5) SLO and telemetry guardrails
Track these before/after migration:
- p50/p95/p99 latency (by service class)
- Error rate (HTTP/gRPC code families)
- Connection churn / reset rates
- CPU/memory per request and per node
- Policy evaluation failures and authz deny anomalies
- Control-plane convergence time after config change
Add governance metrics:
- Mean time to safe rollback (MTR)
- Config drift incidents per month
- % services with policy coverage tests
6) Common failure modes
Cost-only decision
- Teams chase lower CPU spend, then lose critical L7 control they actually needed.
No app-team contract
- Platform shifts architecture without explicit app-team ownership updates.
Policy parity assumptions
- “Equivalent policy” is assumed, not validated with replay/synthetic tests.
One-way migration plan
- No clean rollback contract; rollback becomes incident-time improvisation.
Observability lag
- Mesh architecture changes faster than dashboards and alert semantics.

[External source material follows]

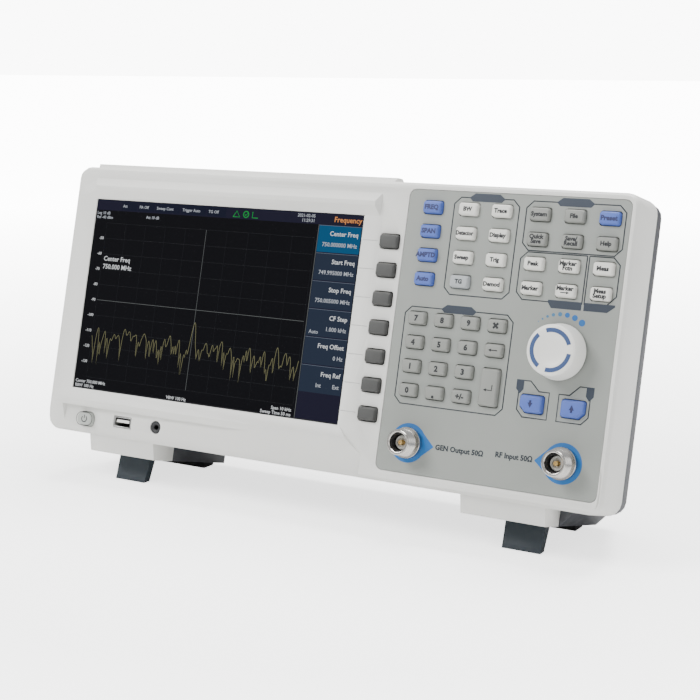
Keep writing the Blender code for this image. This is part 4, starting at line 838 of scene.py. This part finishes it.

7) Recommendation patterns
Pattern A — Regulated / high-assurance org
- Keep sidecar-first for critical domains.
- Use ambient selectively in non-critical internal domains after parity proofs.
Pattern B — Scale-constrained SaaS
- Move to ambient-default, retain sidecar for advanced L7 islands.
- Invest in node-level hardening and blast-radius drills.
Pattern C — Mid-size platform team
- Hybrid by default for 6–12 months.
- Choose mesh mode per service tier (gold/silver/bronze policy).
8) A simple policy you can adopt now
- Default: ambient for new internal stateless services.
- Exception: sidecar required when service needs advanced L7 control, strict per-pod policy boundary, or has unresolved parity gaps.
- Review cadence: architecture board review every quarter with SLO + cost deltas.
This keeps the organization pragmatic: optimize where it pays, keep sidecar where it protects.
9) Final take
Treat sidecar vs ambient as a portfolio decision, not a religion.
- Sidecar is still the best answer for many critical services.
- Ambient is often the better default for scale economics.
- Winning teams operate both intentionally, with explicit criteria and reversible migration paths.